[BEGIN]

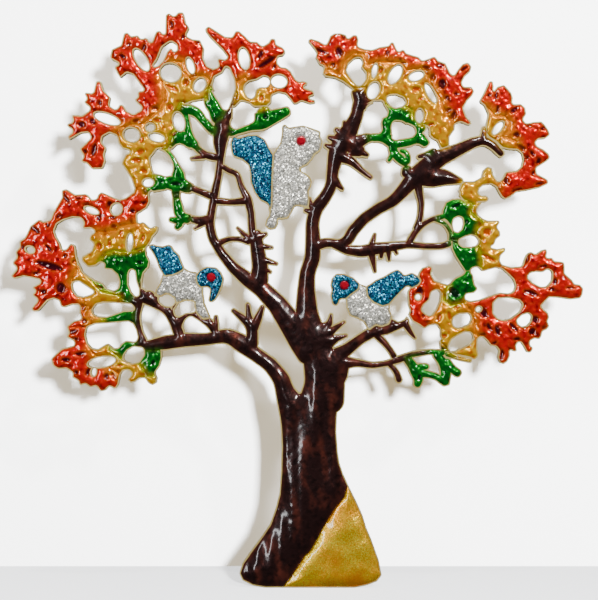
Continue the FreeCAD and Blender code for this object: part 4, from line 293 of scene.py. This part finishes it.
def thinness(kind, x, z, depth_in, pool_in):
    """How thin the lacquer lies: 1 at its edges, in noise patches and streaks, and around its pools."""
    if kind == "brown":
        streak = swell(BARK_STREAK, x, z) + swell(BARK_FLECK, x, z)
        thin = BARK_EDGE_SHARE * math.exp(-depth_in / BARK_EDGE)
        thin += max(0.0, streak - STREAK_START) * STREAK_GAIN
    else:
        thin = math.exp(-depth_in / LEAF_EDGE) + max(0.0, swell(THIN_PATCH, x, z))
    thin = min(1.0, thin)
    if pool_in is not None and pool_in > -LIP_REACH:
        lip = math.exp(-((pool_in + LIP_PLACE) / LIP_SPREAD) ** 2)
        thin = min(1.0, thin + LIP_SHARE * lip)
    return thin


def deepness(x, z, pool_in):
    """How deep the lacquer stands: 1 in the pools, and part of that in patches."""
    patch = min(DEEP_MOST, max(0.0, -swell(DEEP_PATCH, x, z) - DEEP_START))
    if pool_in is None:
        return patch
    return max(patch, 0.5 + 0.5 * math.tanh((pool_in - POOL_SHORE) / POOL_FADE))


def tint(kind, x, z, depth_in, pool_in):
    """Colour of the lacquer, blended softly into the neighbouring colour."""
    share = {kind: 1.0}
    for other, tree in FAMILY_TREES.items():
        if other == kind:
            continue
        reach = min(BLEND_REACH[kind], BLEND_REACH[other])
        share[other] = math.exp(-(distance(tree, x, z) / reach) ** 2)
    total = sum(share.values())
    thin = thinness(kind, x, z, depth_in, pool_in)
    deep = deepness(x, z, pool_in)
    colour = (0.0, 0.0, 0.0)
    for name, weight in share.items():
        paint = PALETTE[name]
        here = mix(paint["film"], paint["thin"], thin)
        here = mix(here, paint["pool"], deep)
        colour = tuple(c + h * weight / total for c, h in zip(colour, here))
    return colour


# ------------------------------------------------------------------ materials
def new_material(name):
    """A material with its node tree and its shader."""
    material = bpy.data.materials.new(name)
    material.use_nodes = True
    tree = material.node_tree
    shader = tree.nodes["Principled BSDF"]
    return material, tree, shader


def add(tree, kind, **values):
    """A shader node, with values set as attributes or as inputs of that name."""
    node = tree.nodes.new(kind)
    for key, value in values.items():
        if hasattr(node, key):
            setattr(node, key, value)
        else:
            node.inputs[key.replace("_", " ")].default_value = value
    return node


def lacquer_material(name, roughness, coat_roughness, bump_strength):
    """Translucent gloss over metal, coloured by the mesh's own tint."""
    material, tree, shader = new_material(name)
    colour = add(tree, "ShaderNodeVertexColor", layer_name="tint")
    tree.links.new(colour.outputs["Color"], shader.inputs["Base Color"])
    place = add(tree, "ShaderNodeTexCoord")
    grain = add(tree, "ShaderNodeTexNoise", Scale=520.0, Detail=3.0)
    bump = add(tree, "ShaderNodeBump", Strength=bump_strength, Distance=0.0004)
    tree.links.new(place.outputs["Object"], grain.inputs["Vector"])
    tree.links.new(grain.outputs["Fac"], bump.inputs["Height"])
    tree.links.new(bump.outputs["Normal"], shader.inputs["Normal"])
    shader.inputs["Metallic"].default_value = 0.45
    shader.inputs["Roughness"].default_value = roughness
    shader.inputs["Specular IOR Level"].default_value = 0.08
    shader.inputs["Coat Weight"].default_value = 1.0
    shader.inputs["Coat Roughness"].default_value = coat_roughness
    return material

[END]

# [WHAT YOU HAVE TO DO]
Copy down the whole of the data above, matching it exactly.

# [SOLUTION TO THIS PROBLEM]
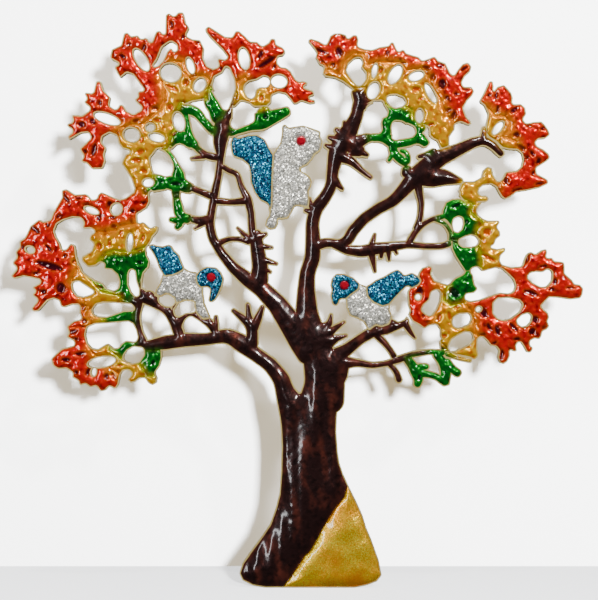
Continue the FreeCAD and Blender code for this object: part 4, from line 293 of scene.py. This part finishes it.
def thinness(kind, x, z, depth_in, pool_in):
    """How thin the lacquer lies: 1 at its edges, in noise patches and streaks, and around its pools."""
    if kind == "brown":
        streak = swell(BARK_STREAK, x, z) + swell(BARK_FLECK, x, z)
        thin = BARK_EDGE_SHARE * math.exp(-depth_in / BARK_EDGE)
        thin += max(0.0, streak - STREAK_START) * STREAK_GAIN
    else:
        thin = math.exp(-depth_in / LEAF_EDGE) + max(0.0, swell(THIN_PATCH, x, z))
    thin = min(1.0, thin)
    if pool_in is not None and pool_in > -LIP_REACH:
        lip = math.exp(-((pool_in + LIP_PLACE) / LIP_SPREAD) ** 2)
        thin = min(1.0, thin + LIP_SHARE * lip)
    return thin


def deepness(x, z, pool_in):
    """How deep the lacquer stands: 1 in the pools, and part of that in patches."""
    patch = min(DEEP_MOST, max(0.0, -swell(DEEP_PATCH, x, z) - DEEP_START))
    if pool_in is None:
        return patch
    return max(patch, 0.5 + 0.5 * math.tanh((pool_in - POOL_SHORE) / POOL_FADE))


def tint(kind, x, z, depth_in, pool_in):
    """Colour of the lacquer, blended softly into the neighbouring colour."""
    share = {kind: 1.0}
    for other, tree in FAMILY_TREES.items():
        if other == kind:
            continue
        reach = min(BLEND_REACH[kind], BLEND_REACH[other])
        share[other] = math.exp(-(distance(tree, x, z) / reach) ** 2)
    total = sum(share.values())
    thin = thinness(kind, x, z, depth_in, pool_in)
    deep = deepness(x, z, pool_in)
    colour = (0.0, 0.0, 0.0)
    for name, weight in share.items():
        paint = PALETTE[name]
        here = mix(paint["film"], paint["thin"], thin)
        here = mix(here, paint["pool"], deep)
        colour = tuple(c + h * weight / total for c, h in zip(colour, here))
    return colour


# ------------------------------------------------------------------ materials
def new_material(name):
    """A material with its node tree and its shader."""
    material = bpy.data.materials.new(name)
    material.use_nodes = True
    tree = material.node_tree
    shader = tree.nodes["Principled BSDF"]
    return material, tree, shader


def add(tree, kind, **values):
    """A shader node, with values set as attributes or as inputs of that name."""
    node = tree.nodes.new(kind)
    for key, value in values.items():
        if hasattr(node, key):
            setattr(node, key, value)
        else:
            node.inputs[key.replace("_", " ")].default_value = value
    return node


def lacquer_material(name, roughness, coat_roughness, bump_strength):
    """Translucent gloss over metal, coloured by the mesh's own tint."""
    material, tree, shader = new_material(name)
    colour = add(tree, "ShaderNodeVertexColor", layer_name="tint")
    tree.links.new(colour.outputs["Color"], shader.inputs["Base Color"])
    place = add(tree, "ShaderNodeTexCoord")
    grain = add(tree, "ShaderNodeTexNoise", Scale=520.0, Detail=3.0)
    bump = add(tree, "ShaderNodeBump", Strength=bump_strength, Distance=0.0004)
    tree.links.new(place.outputs["Object"], grain.inputs["Vector"])
    tree.links.new(grain.outputs["Fac"], bump.inputs["Height"])
    tree.links.new(bump.outputs["Normal"], shader.inputs["Normal"])
    shader.inputs["Metallic"].default_value = 0.45
    shader.inputs["Roughness"].default_value = roughness
    shader.inputs["Specular IOR Level"].default_value = 0.08
    shader.inputs["Coat Weight"].default_value = 1.0
    shader.inputs["Coat Roughness"].default_value = coat_roughness
    return material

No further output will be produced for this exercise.